I think the underlying question is; do people have a problem with privatisation in principle, or is it just the loss of the "BR feel"? Would people have preffered a BR Plc or a Intercity/Network SouthEast Ltd as Cecil Parkinson wanted?
The model was driven by an ideological obsession with internal (on rail) competition that could not be made to work within the framework used - and then the loss of power, in 1997, of the advocates of that model but the lack of desire of the incoming labour govt to fundamentally tackle it, apart from being forced to tackle the track aspect.

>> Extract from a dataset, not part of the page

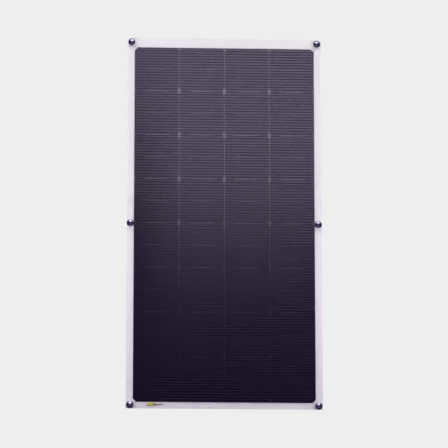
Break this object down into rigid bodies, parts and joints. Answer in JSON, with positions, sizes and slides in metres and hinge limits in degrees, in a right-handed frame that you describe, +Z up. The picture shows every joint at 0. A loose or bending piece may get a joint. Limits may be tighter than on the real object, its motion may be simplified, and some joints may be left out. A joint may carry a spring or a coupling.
{
  "type": "flexible solar sheet",
  "caption": "Thin bendable solar sheet with a white border, half-cut dark cells, domed pull-to-release edge fasteners and a flat rear junction box.",
  "frame": {"origin": "middle of the cell field on the flat rear face", "axes": "+Z up along the sheet's length, -Y out of the cell side, +Y out of the rear face, +X to the right as seen from the front"},
  "size_m": [0.545, 0.0293, 1.059],
  "materials": {
    "clear_film": "clear, lightly matted, ribbed",
    "clear_resin": "clear",
    "white_laminate": "white, satin",
    "grey_carrier": "light grey",
    "dark_mask": "near black",
    "silicon": "dark navy, anti-reflection coated",
    "tinned_copper": "tinned, dull",
    "chrome_plate": "polished",
    "spring_steel": "drawn",
    "steel_washer": "rolled",
    "nickel_plate": "satin nickel",
    "box_plastic": "black, fine grain",
    "box_rubber": "matt",
    "foam_tape": "grey foam tape",
    "steel_screw": "zinc plated",
    "rail_brass": "stamped",
    "diode_plastic": "moulded black",
    "gland_plastic": "black nylon",
    "label_print": "printed, blank"
  },
  "bodies": {
    "top_panel": {"backsheet_top": "white_laminate", "carrier_sheet_top": "grey_carrier", "dark_mask_top": "dark_mask", "encapsulant_top": "clear_resin", "fastener_housings_top": "chrome_plate", "front_film_top": "clear_film", "half_cells_top": "silicon", "interconnects_top": "tinned_copper", "knob_spring_top_left": "spring_steel", "knob_spring_top_right": "spring_steel", "lock_rings_top": "spring_steel", "slotted_nuts_top": "nickel_plate", "washers_top": "steel_washer", "box_adhesive": "foam_tape", "box_base": "box_plastic", "box_gasket": "box_rubber", "box_lid": "box_plastic", "bus_leads": "tinned_copper", "bypass_diodes": "diode_plastic", "cable_gland_left": "gland_plastic", "cable_gland_right": "gland_plastic", "contact_rails": "rail_brass", "gland_nut_left": "gland_plastic", "gland_nut_right": "gland_plastic", "gland_seals": "box_rubber", "lid_screws": "steel_screw"},
    "middle_panel": {"backsheet_middle": "white_laminate", "carrier_sheet_middle": "grey_carrier", "dark_mask_middle": "dark_mask", "encapsulant_middle": "clear_resin", "fastener_housings_middle": "chrome_plate", "front_film_middle": "clear_film", "half_cells_middle": "silicon", "interconnects_middle": "tinned_copper", "knob_spring_middle_left": "spring_steel", "knob_spring_middle_right": "spring_steel", "lock_rings_middle": "spring_steel", "slotted_nuts_middle": "nickel_plate", "washers_middle": "steel_washer"},
    "bottom_panel": {"backsheet_bottom": "white_laminate", "carrier_sheet_bottom": "grey_carrier", "dark_mask_bottom": "dark_mask", "encapsulant_bottom": "clear_resin", "fastener_housings_bottom": "chrome_plate", "front_film_bottom": "clear_film", "half_cells_bottom": "silicon", "interconnects_bottom": "tinned_copper", "knob_spring_bottom_left": "spring_steel", "knob_spring_bottom_right": "spring_steel", "lock_rings_bottom": "spring_steel", "slotted_nuts_bottom": "nickel_plate", "washers_bottom": "steel_washer", "type_label": "label_print"},
    "knob_top_left": {"pull_knob_top_left": "chrome_plate"},
    "knob_top_right": {"pull_knob_top_right": "chrome_plate"},
    "knob_middle_left": {"pull_knob_middle_left": "chrome_plate"},
    "knob_middle_right": {"pull_knob_middle_right": "chrome_plate"},
    "knob_bottom_left": {"pull_knob_bottom_left": "chrome_plate"},
    "knob_bottom_right": {"pull_knob_bottom_right": "chrome_plate"}
  },
  "joints": [
    {"name": "bend_top", "type": "hinge", "parent": "middle_panel", "child": "top_panel", "pos_m": [0, -0.00105, 0.2532], "axis": [1, 0, 0], "range_deg": [-15, 15], "stiffness_Nm_per_rad": 12},
    {"name": "bend_bottom", "type": "hinge", "parent": "middle_panel", "child": "bottom_panel", "pos_m": [0, -0.00105, -0.2532], "axis": [-1, 0, 0], "range_deg": [-15, 15], "stiffness_Nm_per_rad": 12},
    {"name": "pull_top_left", "type": "slide", "parent": "top_panel", "child": "knob_top_left", "axis": [0, -1, 0], "range_m": [0, 0.002], "stiffness_N_per_m": 2500, "springref_m": -0.002, "deforming": ["knob_spring_top_left"]},
    {"name": "pull_top_right", "type": "slide", "parent": "top_panel", "child": "knob_top_right", "axis": [0, -1, 0], "range_m": [0, 0.002], "stiffness_N_per_m": 2500, "springref_m": -0.002, "deforming": ["knob_spring_top_right"]},
    {"name": "pull_middle_left", "type": "slide", "parent": "middle_panel", "child": "knob_middle_left", "axis": [0, -1, 0], "range_m": [0, 0.002], "stiffness_N_per_m": 2500, "springref_m": -0.002, "deforming": ["knob_spring_middle_left"]},
    {"name": "pull_middle_right", "type": "slide", "parent": "middle_panel", "child": "knob_middle_right", "axis": [0, -1, 0], "range_m": [0, 0.002], "stiffness_N_per_m": 2500, "springref_m": -0.002, "deforming": ["knob_spring_middle_right"]},
    {"name": "pull_bottom_left", "type": "slide", "parent": "bottom_panel", "child": "knob_bottom_left", "axis": [0, -1, 0], "range_m": [0, 0.002], "stiffness_N_per_m": 2500, "springref_m": -0.002, "deforming": ["knob_spring_bottom_left"]},
    {"name": "pull_bottom_right", "type": "slide", "parent": "bottom_panel", "child": "knob_bottom_right", "axis": [0, -1, 0], "range_m": [0, 0.002], "stiffness_N_per_m": 2500, "springref_m": -0.002, "deforming": ["knob_spring_bottom_right"]}
  ]
}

IE Blair would not bring it back to sttae control (too old labour) but not obsessed with competition in the way the Tories were.
If we had stuck with the ideas of the '92 govt then the question to ask would have been 'where is all the open access competition, and where is the structure to allow that - train paths etc?'
So competition got watered down tot he idea of competitions of the franchises and no more than that - which the 2010 govt stuck to even when the wheels were falling off.

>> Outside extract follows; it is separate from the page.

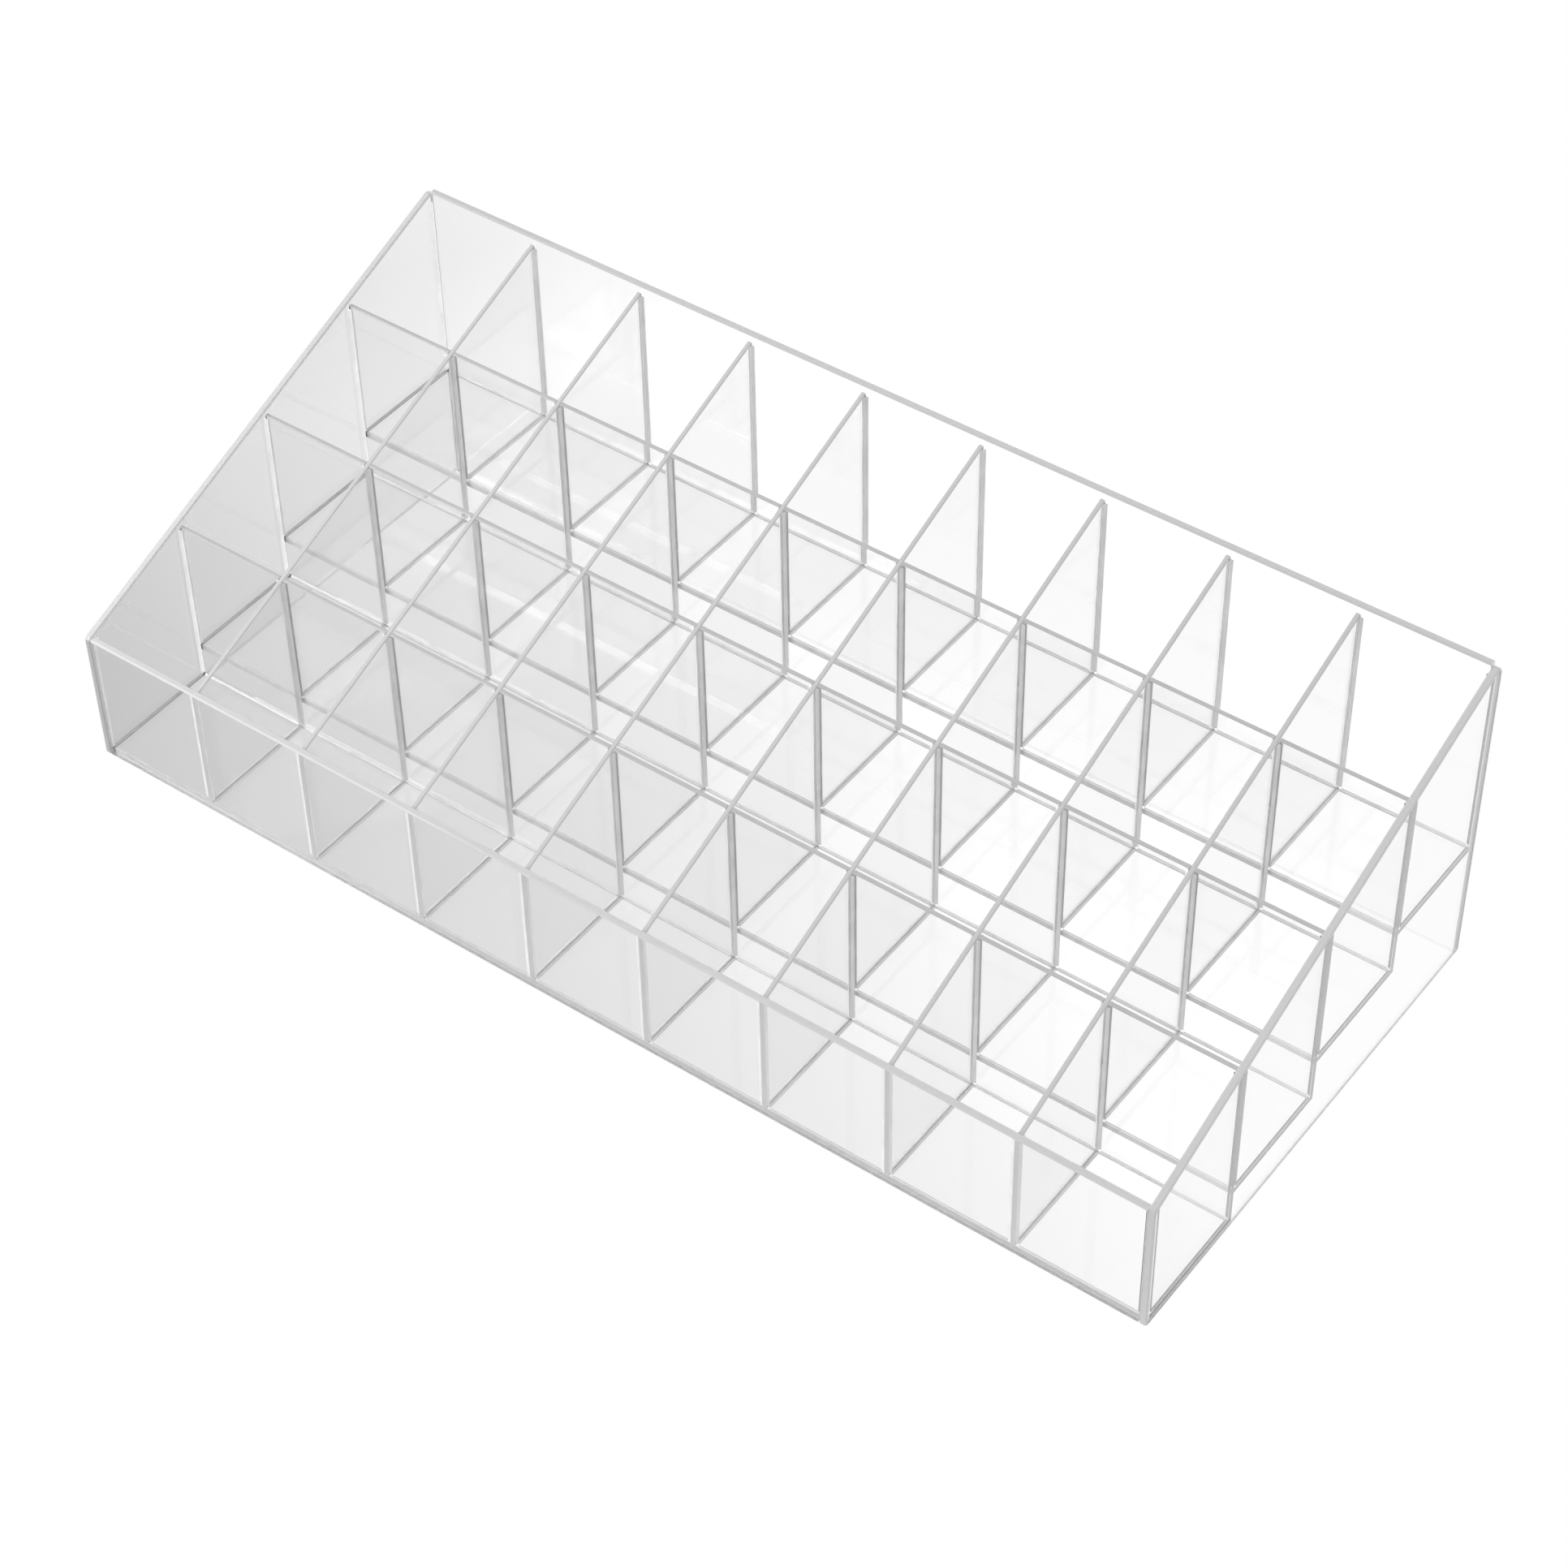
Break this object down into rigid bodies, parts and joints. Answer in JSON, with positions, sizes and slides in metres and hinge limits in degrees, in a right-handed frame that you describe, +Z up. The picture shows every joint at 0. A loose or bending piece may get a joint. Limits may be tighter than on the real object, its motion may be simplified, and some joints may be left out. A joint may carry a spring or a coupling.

It would indeed probably have been better to have had a BR plc or a sector based privatsed model - but with the regulatory regime that would have needed.

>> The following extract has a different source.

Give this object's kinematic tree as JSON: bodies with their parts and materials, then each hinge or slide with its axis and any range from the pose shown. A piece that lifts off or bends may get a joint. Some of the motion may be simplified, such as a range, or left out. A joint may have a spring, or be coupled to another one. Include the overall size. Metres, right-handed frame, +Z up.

Also of course for peak hour / big city commuting - the competition is from the private car - not within rail
But some of this arose because Tory utility 'privatization model mk 1' simply create private sector utility monopolies - eg took a fair while before you could get a phone from anyone other than BT, or fule from anyone other than the ex state owned org. A bit like water supply still is - ands the Tories were open to criticism about that from their own ideological starting point.
In the context of all this the more varied rolling stock in the BR era is a bit of a niche issue, albeit important for this forum - but yes it was - partly of course due to it being a legacy of the 1955 Plan and stuff not being life expired until 30 years after - but the relevance of that being the Treasury having a long memory of all the money supposedly wasted in that plan, and them not wanting a repeat of that or any desire to had BR more of the same any time soon...
So ironic that privatization has resulted in massive levels of spend all signed off by the Treasury - but that's back to ideology - no politician is going to let their great idea look bad if all it takes to make it look less bad is to spend other people's money on such an objective...
I mean you only have to look at covid testing / track and trace / £50m of useless PPE etc etc to see that after all!